From DAFWA, four CRCNPB entomology projects were represented through Rob, Maria, Michelle Chami and Chris Newman. The UWA group comprised of PhD candidate, Mingren Shi and modellers Michael Renton, Juan Jose Garcia Adeva and James Bennett who are developing computer simulation models to predict the establishment or spread of invasive plant pests. Mingren and Michelle are both working under the supervision of Rob Emery. Mingren is working on a model for phosphine resistance in grain insects while Michelle is conducting the phosphine resistance testing.

The trip was a great opportunity to be far away from desks and computers on a beautiful sunny day. The group’s first stop was Forrestfield where everyone was impressed by the size and hygiene practices of CBH Group Metro Grain Centre facilities. Phil Taylor from CBH explained how his colleagues are working with growers to protect Western Australia’s international reputation for high quality grain.

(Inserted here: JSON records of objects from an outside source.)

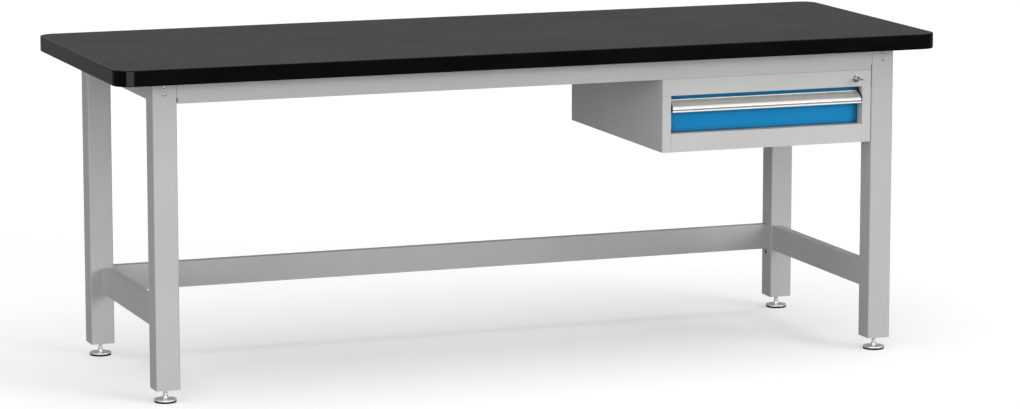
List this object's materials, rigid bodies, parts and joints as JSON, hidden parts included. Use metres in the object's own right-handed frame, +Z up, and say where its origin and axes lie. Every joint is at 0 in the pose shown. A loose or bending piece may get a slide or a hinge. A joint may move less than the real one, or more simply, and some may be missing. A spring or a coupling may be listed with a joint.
{
  "type": "workbench with drawer",
  "caption": "Steel-framed workbench with a thick dark laminate worktop, levelling feet and a hanging lockable drawer cabinet with a full-width handle.",
  "frame": {"origin": "on the floor, under the middle of the worktop", "axes": "+X to the right along the bench, +Y to the rear, +Z up; the drawer opens towards -Y"},
  "size_m": [2.2, 0.8, 0.84],
  "materials": {
    "chipboard": "particle board core of the worktop",
    "laminate": "satin dark grey laminate with a fine orange-peel texture",
    "backing": "grey backing sheet under the worktop",
    "edge_band": "glossy black plastic edge band",
    "frame_paint": "light grey powder coat, satin",
    "cabinet_paint": "light grey powder coat, satin",
    "drawer_blue": "bright blue powder coat, satin",
    "drawer_grey": "light grey powder coat, satin",
    "aluminium": "anodised extruded aluminium, fine lines along its length",
    "label": "light grey label cover",
    "black_plastic": "moulded black plastic, fine texture",
    "zinc": "zinc plated steel, slightly dull",
    "foot_zinc": "satin zinc plated turned steel",
    "insert_steel": "plain steel",
    "slide_zinc": "zinc plated rolled steel",
    "chrome": "polished chrome",
    "key_steel": "nickel plated key, tumbled",
    "rubber": "moulded black rubber"
  },
  "bodies": {
    "frame": {"worktop_core": "chipboard", "worktop_laminate": "laminate", "worktop_edge_band": "edge_band", "leg_front_left": "frame_paint", "leg_front_right": "frame_paint", "leg_rear_left": "frame_paint", "leg_rear_right": "frame_paint", "front_rail": "frame_paint", "rail_fixing_front_left": "zinc", "rail_fixing_front_right": "zinc", "rear_rail": "frame_paint", "rail_fixing_rear_left": "zinc", "rail_fixing_rear_right": "zinc", "side_rail_left": "frame_paint", "side_stretcher_left": "frame_paint", "side_rail_right": "frame_paint", "side_stretcher_right": "frame_paint", "rear_stretcher": "frame_paint", "stretcher_fixing_left": "zinc", "stretcher_fixing_right": "zinc", "leg_insert_front_left": "insert_steel", "leg_insert_front_right": "insert_steel", "leg_insert_rear_left": "insert_steel", "leg_insert_rear_right": "insert_steel", "cabinet_top_housing": "cabinet_paint", "cabinet_bottom": "cabinet_paint", "cabinet_back": "cabinet_paint", "cabinet_side_left": "cabinet_paint", "cabinet_hanger_left": "cabinet_paint", "cabinet_side_right": "cabinet_paint", "cabinet_hanger_right": "cabinet_paint", "slide_outer_left": "slide_zinc", "slide_outer_right": "slide_zinc", "lock_housing": "chrome", "lock_nut": "zinc"},
    "drawer": {"drawer_front": "drawer_blue", "drawer_box": "drawer_grey", "drawer_handle": "aluminium", "label_strip": "label", "handle_end_cap_left": "black_plastic", "handle_end_cap_right": "black_plastic", "slide_inner_left": "slide_zinc", "slide_inner_right": "slide_zinc"},
    "slide_left": {"slide_middle_left": "slide_zinc"},
    "slide_right": {"slide_middle_right": "slide_zinc"},
    "lock": {"lock_plug": "chrome", "lock_cam": "zinc"},
    "key": {"lock_key": "key_steel"},
    "foot_front_left": {"foot_disc_front_left": "foot_zinc", "foot_pad_front_left": "rubber"},
    "spindle_front_left": {"foot_spindle_front_left": "foot_zinc"},
    "foot_front_right": {"foot_disc_front_right": "foot_zinc", "foot_pad_front_right": "rubber"},
    "spindle_front_right": {"foot_spindle_front_right": "foot_zinc"},
    "foot_rear_left": {"foot_disc_rear_left": "foot_zinc", "foot_pad_rear_left": "rubber"},
    "spindle_rear_left": {"foot_spindle_rear_left": "foot_zinc"},
    "foot_rear_right": {"foot_disc_rear_right": "foot_zinc", "foot_pad_rear_right": "rubber"},
    "spindle_rear_right": {"foot_spindle_rear_right": "foot_zinc"}
  },
  "joints": [
    {"name": "drawer_slide", "type": "slide", "parent": "frame", "child": "drawer", "axis": [0, -1, 0], "range_m": [0, 0.5]},
    {"name": "slide_left_travel", "type": "slide", "parent": "frame", "child": "slide_left", "axis": [0, -1, 0], "range_m": [0, 0.25]},
    {"name": "slide_right_travel", "type": "slide", "parent": "frame", "child": "slide_right", "axis": [0, -1, 0], "range_m": [0, 0.25]},
    {"name": "lock_turn", "type": "hinge", "parent": "frame", "child": "lock", "pos_m": [0.8903, -0.345, 0.7245], "axis": [0, -1, 0], "range_deg": [0, 90]},
    {"name": "key_withdraw", "type": "slide", "parent": "lock", "child": "key", "axis": [0, -1, 0], "range_m": [0, 0.025]},
    {"name": "foot_front_left_height", "type": "slide", "parent": "frame", "child": "foot_front_left", "axis": [0, 0, -1], "range_m": [-0.009, 0.021]},
    {"name": "spindle_front_left_turn", "type": "hinge", "parent": "foot_front_left", "child": "spindle_front_left", "pos_m": [-0.966, -0.314, 0.03], "axis": [0, 0, -1], "range_deg": [-2160, 5040]},
    {"name": "foot_front_right_height", "type": "slide", "parent": "frame", "child": "foot_front_right", "axis": [0, 0, -1], "range_m": [-0.009, 0.021]},
    {"name": "spindle_front_right_turn", "type": "hinge", "parent": "foot_front_right", "child": "spindle_front_right", "pos_m": [0.966, -0.314, 0.03], "axis": [0, 0, -1], "range_deg": [-2160, 5040]},
    {"name": "foot_rear_left_height", "type": "slide", "parent": "frame", "child": "foot_rear_left", "axis": [0, 0, -1], "range_m": [-0.009, 0.021]},
    {"name": "spindle_rear_left_turn", "type": "hinge", "parent": "foot_rear_left", "child": "spindle_rear_left", "pos_m": [-0.966, 0.314, 0.03], "axis": [0, 0, -1], "range_deg": [-2160, 5040]},
    {"name": "foot_rear_right_height", "type": "slide", "parent": "frame", "child": "foot_rear_right", "axis": [0, 0, -1], "range_m": [-0.009, 0.021]},
    {"name": "spindle_rear_right_turn", "type": "hinge", "parent": "foot_rear_right", "child": "spindle_rear_right", "pos_m": [0.966, 0.314, 0.03], "axis": [0, 0, -1], "range_deg": [-2160, 5040]}
  ],
  "couplings": [
    {"joint": "slide_left_travel", "follows": "drawer_slide", "ratio": 0.5},
    {"joint": "slide_right_travel", "follows": "drawer_slide", "ratio": 0.5},
    {"joint": "spindle_front_left_turn", "follows": "foot_front_left_height", "rad_per_m": 4188.8},
    {"joint": "spindle_front_right_turn", "follows": "foot_front_right_height", "rad_per_m": 4188.8},
    {"joint": "spindle_rear_left_turn", "follows": "foot_rear_left_height", "rad_per_m": 4188.8},
    {"joint": "spindle_rear_right_turn", "follows": "foot_rear_right_height", "rad_per_m": 4188.8}
  ]
}
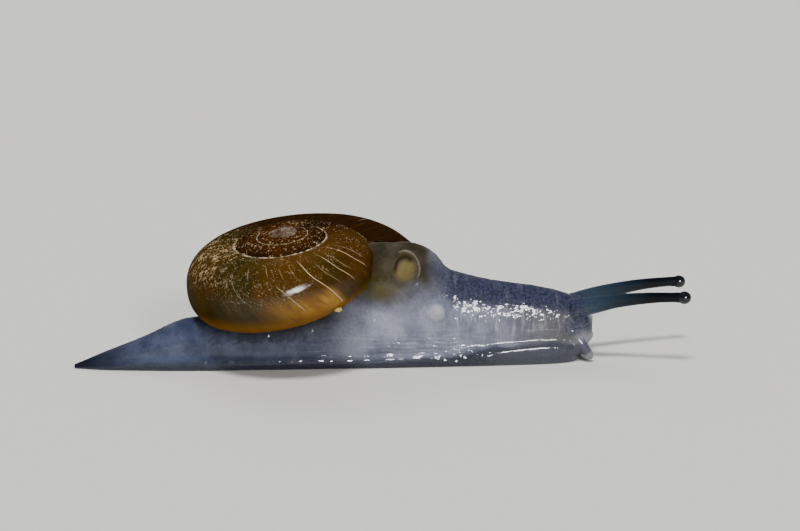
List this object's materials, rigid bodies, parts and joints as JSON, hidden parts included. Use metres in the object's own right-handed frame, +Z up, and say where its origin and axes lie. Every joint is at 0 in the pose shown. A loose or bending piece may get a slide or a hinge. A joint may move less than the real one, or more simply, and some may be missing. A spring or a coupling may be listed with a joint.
{
  "type": "glass snail",
  "caption": "Life-size still model of a dark-bodied glass snail crawling: low amber coiled shell, slate-blue body, eye stalks out.",
  "frame": {"origin": "middle of the whole animal's outline seen from above, on the surface that the sole rests on", "axes": "+X is the way the snail crawls, from tail to head; +Y is its left side; +Z is up"},
  "size_m": [0.0362, 0.0124, 0.0081],
  "materials": {
    "shell": "glossy translucent amber horn",
    "mantle": "wet grey-brown skin",
    "pale_skin": "wet pale blue-grey skin",
    "slate_skin": "wet slate-blue skin",
    "foot": "glossy wet foot edge",
    "tentacle": "smooth navy skin",
    "tentacle_tip": "smooth pale grey skin",
    "eye": "glossy black"
  },
  "bodies": {
    "root": {"shell": "shell", "mantle_collar": "mantle", "flank": "pale_skin", "neck": "pale_skin", "head": "pale_skin", "tail": "slate_skin", "foot_middle": "foot", "foot_front": "foot", "upper_tentacle_left": "tentacle", "upper_tentacle_right": "tentacle", "lower_tentacle_left": "tentacle_tip", "lower_tentacle_right": "tentacle_tip", "eye_left": "eye", "eye_right": "eye"}
  },
  "joints": []
}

From Forrestfield, the group continued to Northam to visit farm silos where Chris Newman outlined the importance of properly sealed silos to allow for effective fumigation. Rob Emery briefed the group on phosphine fumigation and the problem of insect pests of grain storage evolving phosphine resistance.

The insects observed on the day were the rust red flour beetle (Tribolium castaneum), the saw toothed grain beetle (Oryzaephilus surinamensis) and some beetle larvae.

The group continued the field day at the CBH York grain receival point where they continued to explore the facilities and equipment such as conveyor loading system, the bulk storage capacity, handling and transport system. Chris Newman and Phil Taylor explained how they can handle and store an average of 11 million tonnes of grain each year such as wheat, barley, lupins and canola.

This initiative followed the grain supply chain and was a very positive interaction for members across several CRC projects. Activities such as this demonstrate the benefits of collaborative networks created as part of the CRCNPB.

Photo caption: Rob Emery demonstrates how to sieve insects from stored grain. From (L-R) Chris Newman, Michael Renton and Mingren Shi look on.